We had a recent recruit that said that he had stumbled on some of the Black Temple quests if we wanted to help him out on those real quick.  (Or something to that effect.)  I had a chuckle since we’re pretty much nowhere near that at present.  He didn’t know, so it’s not his fault, but if he had expected to get that out of his quest log in the next few weeks, he was going to be disappointed.

So, as a member of any raid, and especially leadership, you need to make sure that expectations are set.  You’re not going to steam-roll over most bosses the first time you try them.  Set your expectations realistically.  Have a game plan for when you exceed your expectations.  To me, this is a much better feeling than thinking you’re going to clear Karazhan in one night because other guildies did it, and then you can barely make it past the Opera Event in 4 hours.  It might be better to say that you’re going to spend 3 hours in Karazhan, and this is the order you’re going to take bosses.  If at 2 hours and 59 minutes, you had the boss down to 1% when you wiped, maybe you take one more try (if everyone can commit to another 15 minutes or however long it will take).
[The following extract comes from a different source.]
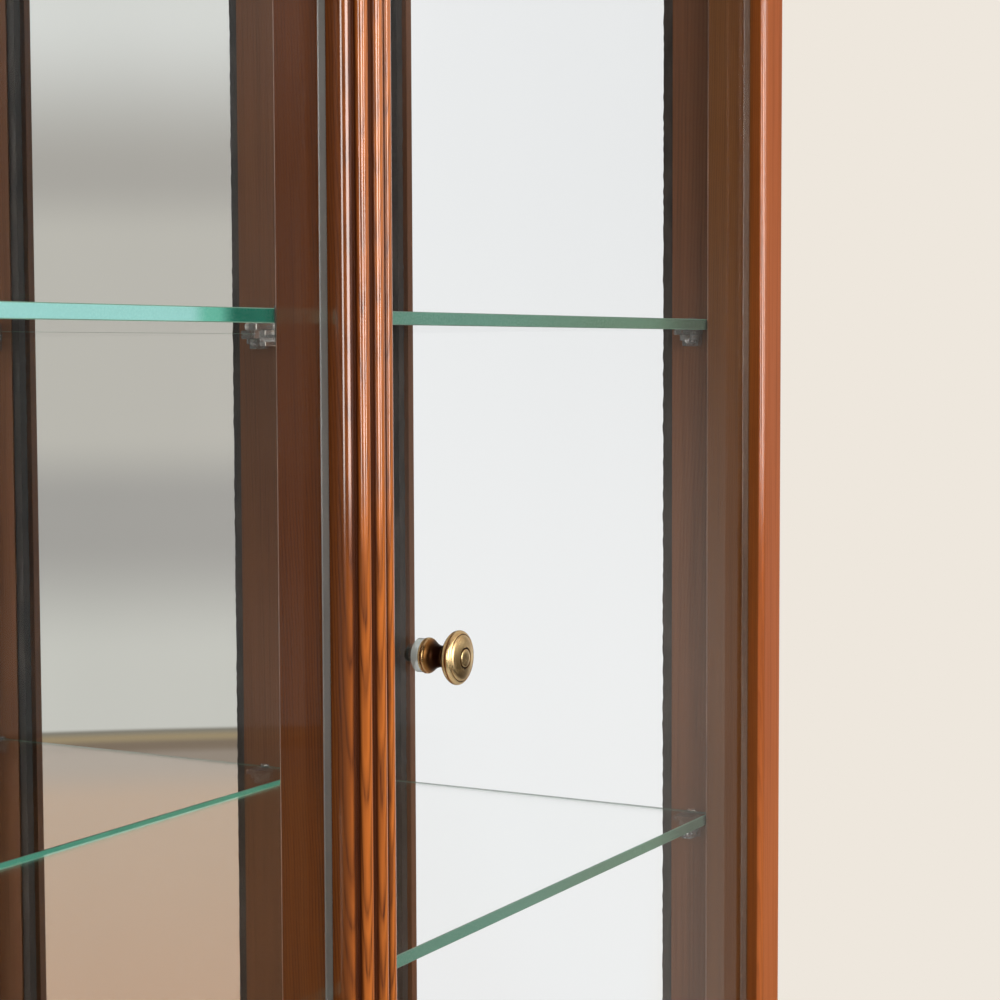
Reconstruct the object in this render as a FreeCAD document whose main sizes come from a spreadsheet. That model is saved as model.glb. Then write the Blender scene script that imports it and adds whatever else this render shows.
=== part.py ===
# A tall display cabinet: a wooden case with framed glass sides, a mirror back, glass shelves and
# two frameless glass doors that turn on pivots beside a reeded centre pilaster.
# X runs to the right, Y to the back and Z up. The origin is on the floor under the middle.

import FreeCAD, Part
import math
import os
import re

from FreeCAD import Placement, Rotation, Vector

doc = FreeCAD.newDocument("display_cabinet")

# Driving dimensions: name, value in millimetres (degrees for angles), meaning
SIZES = (
    ("case_width", 1188.0, "across the outer faces of the side frames"),
    ("case_depth", 423.0, "front of the stiles to the back of the back board"),
    ("glide_rise", 4.0, "height of a floor glide"),
    ("glide_radius", 10.0, "floor glide"),
    ("glide_inset", 60.0, "corner glide in from the end of its rail"),
    ("plinth_rise", 101.0, "height of the plinth rails"),
    ("plinth_thick", 22.0, "plinth rails"),
    ("plinth_setback", 8.0, "plinth behind the faces of the case"),
    ("floor_thick", 25.0, "floor board and base moulding"),
    ("inside_rise", 1897.5, "floor board to ceiling"),
    ("top_thick", 20.0, "top board"),
    ("top_gap", 32.5, "top board to cover board"),
    ("cover_thick", 10.0, "cover board"),
    ("cornice_reach", 34.0, "cornice beyond the case"),
    ("base_reach", 16.0, "base moulding beyond the case"),
    ("stile_width", 38.0, "front stile, seen from the front"),
    ("stile_depth", 46.5, "front stile, front to back"),
    ("stile_reach", 11.0, "front stile in front of the door glass"),
    ("stile_round", 4.5, "rounded front arrises of a stile"),
    ("raw_arris", 1.6, "raw rear arrises of stiles and pilaster"),
    ("pilaster_width", 50.0, "centre pilaster"),
    ("pilaster_bulge", 17.3, "pilaster's middle reed beyond the glass"),
    ("reed_sweep", 39.5, "radius of the curve that the crests of the reeds lie on"),
    ("reed_radius", 4.5, "reeds of the pilaster"),
    ("reed_pitch", 19.6, "angle between neighbouring reeds"),
    ("reed_turn", 80.0, "how far a reed turns round to its groove"),
    ("groove_depth", 4.4, "groove between flank and reed, below the crests"),
    ("flank_rise", 3.1, "straight side of the pilaster beyond the glass"),
    ("flank_radius", 8.8, "rounded flank of the pilaster"),
    ("flank_turn", 32.0, "angle at which the flank's rounding gives way to its inner edge"),
    ("flank_edge", 1.5, "radius of the flank's inner edge"),
    ("flank_roll", 75.0, "how far the flank's inner edge turns down to the groove"),
    ("rail_thick", 22.0, "top front rail"),
    ("side_thick", 22.0, "side frame"),
    ("side_front", 35.0, "side frame's front stile"),
    ("side_rear", 87.0, "side frame's rear stile"),
    ("side_foot", 60.0, "side frame's bottom rail above the floor board"),
    ("side_head", 60.0, "side frame's top rail below the ceiling"),
    ("lip_width", 10.0, "outer lip that holds the side glass"),
    ("lip_thick", 8.0, "outer lip that holds the side glass"),
    ("side_glass_thick", 4.0, "side glass"),
    ("side_glass_play", 1.0, "side glass to its frame"),
    ("strip_width", 8.0, "glazing strip"),
    ("strip_recess", 1.5, "glazing strip below the frame's inner face"),
    ("back_thick", 8.0, "back board"),
    ("mirror_thick", 4.0, "mirror"),
    ("mirror_play", 0.5, "mirror to the frame beside and above it"),
    ("shelf_thick", 8.0, "glass shelf"),
    ("shelf_play", 1.5, "shelf to the side frames and to the pilaster"),
    ("shelf_back_play", 5.0, "shelf to the mirror"),
    ("support_front", 17.0, "front shelf support behind the stile"),
    ("support_rear", 52.0, "rear shelf support in front of the mirror"),
    ("support_spread", 16.0, "centre support from the cabinet's middle"),
    ("support_reach", 20.0, "support plate under the glass"),
    ("support_width", 16.0, "support plate under the glass"),
    ("support_thick", 4.0, "support plate under the glass"),
    ("boss_radius", 6.0, "round boss under the plate"),
    ("boss_reach", 13.0, "round boss under the plate"),
    ("boss_overlap", 1.0, "boss up into the plate"),
    ("pin_radius", 2.0, "support pin"),
    ("pin_depth", 12.0, "support pin in the wood"),
    ("pin_head_radius", 3.6, "support pin's head"),
    ("pin_head_thick", 2.0, "support pin's head"),
    ("bore_play", 0.05, "pin or screw in its fixed bore"),
    ("door_thick", 5.0, "door glass"),
    ("door_gap", 2.0, "door glass to stile and pilaster"),
    ("knob_inset", 37.5, "knob from the door's free edge"),
    ("knob_rise", 948.5, "knob above the floor board"),
    ("knob_radius", 15.4, "knob's head"),
    ("knob_length", 26.5, "knob from its washer to its face"),
    ("knob_bore", 14.0, "screw's depth in the knob"),
    ("washer_radius", 9.6, "clear washer between knob and glass"),
    ("washer_thick", 4.4, "clear washer between knob and glass"),
    ("inner_washer_radius", 6.0, "clear washer under the screw's head"),
    ("inner_washer_thick", 1.0, "clear washer under the screw's head"),
    ("screw_radius", 2.0, "knob screw"),
    ("screw_head_radius", 4.0, "knob screw's head"),
    ("screw_head_thick", 1.8, "knob screw's head"),
    ("knob_hole", 3.5, "radius of the hole in the door glass"),
    ("pivot_inset", 14.0, "pivot axis from the door's hinged edge"),
    ("pivot_radius", 3.0, "pivot stud"),
    ("pivot_depth", 10.0, "pivot stud in its bush"),
    ("pivot_play", 0.2, "pivot stud in its bush, all round"),
    ("bush_radius", 5.0, "pivot bush"),
    ("flange_radius", 7.5, "pivot bush's flange"),
    ("flange_thick", 1.2, "pivot bush's flange"),
    ("clamp_length", 30.0, "pivot clamp along the glass"),
    ("clamp_rise", 20.0, "pivot clamp up the glass"),
    ("clamp_web", 2.0, "pivot clamp across the edge of the glass"),
    ("clamp_front", 2.0, "pivot clamp's outer leg"),
    ("clamp_back", 3.0, "pivot clamp's inner leg"),
    ("running_gap", 0.3, "moving piece to fixed piece"),
    ("strike_inset", 22.0, "strike plate from the door's free edge"),
    ("strike_length", 26.0, "strike plate along the glass"),
    ("strike_rise", 16.0, "strike plate down the glass"),
    ("strike_thick", 1.0, "strike plate"),
    ("catch_depth", 18.0, "magnet catch"),
    ("catch_rise", 13.0, "magnet catch"),
    ("board_ease", 0.8, "eased edges of wood"),
    ("glass_ease", 0.5, "ground edges of glass"),
    ("metal_ease", 0.4, "eased edges of metal"),
    ("overrun", 2.0, "how far a cutting block passes its piece"),
)
SHELF_COUNT = 4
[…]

What other things do you do to help manage expectations in groups in Wow?  (And feel free to bash me about Meet the Parents, if you must.)

1 comment:

Jess Melton said...

I am in the same age catagory as you are and know what you mean about expectations. Currently Hollywood is taking all of my childhood memories and reinventing them for a new generation while at the same time hoping that I will come along for the trip. The most obvious examples of this are X-men, Spiderman, The Hulk, Transformers, and whatever new item they are going to throw out.

I learned a while ago to divorce myself of expectations and just accept things for what they are and not what I want them to be. My best example of this is Star Wars. I just accepted the new trilogy for what it was and didn't expect it to make me feel the way the original did and because I did that I really liked the new trilogy. Granted I did not like it as much as the original, but then again I am in my 30's and not single digits anymore.

The other thing is if I make a decision to see a movie I usually don't watch any previews or read reviews. In today's media if you watch all the trailers for a movie you usually see all the best parts. As far as meet the parents go, it was a funny movie, but for me not re-watchable funny. The only movies comidies that I rewatch are Christmas Vacation and Groundhog day, all the others are once every few years.

Great blog, enjoy reading it, keep up the good work!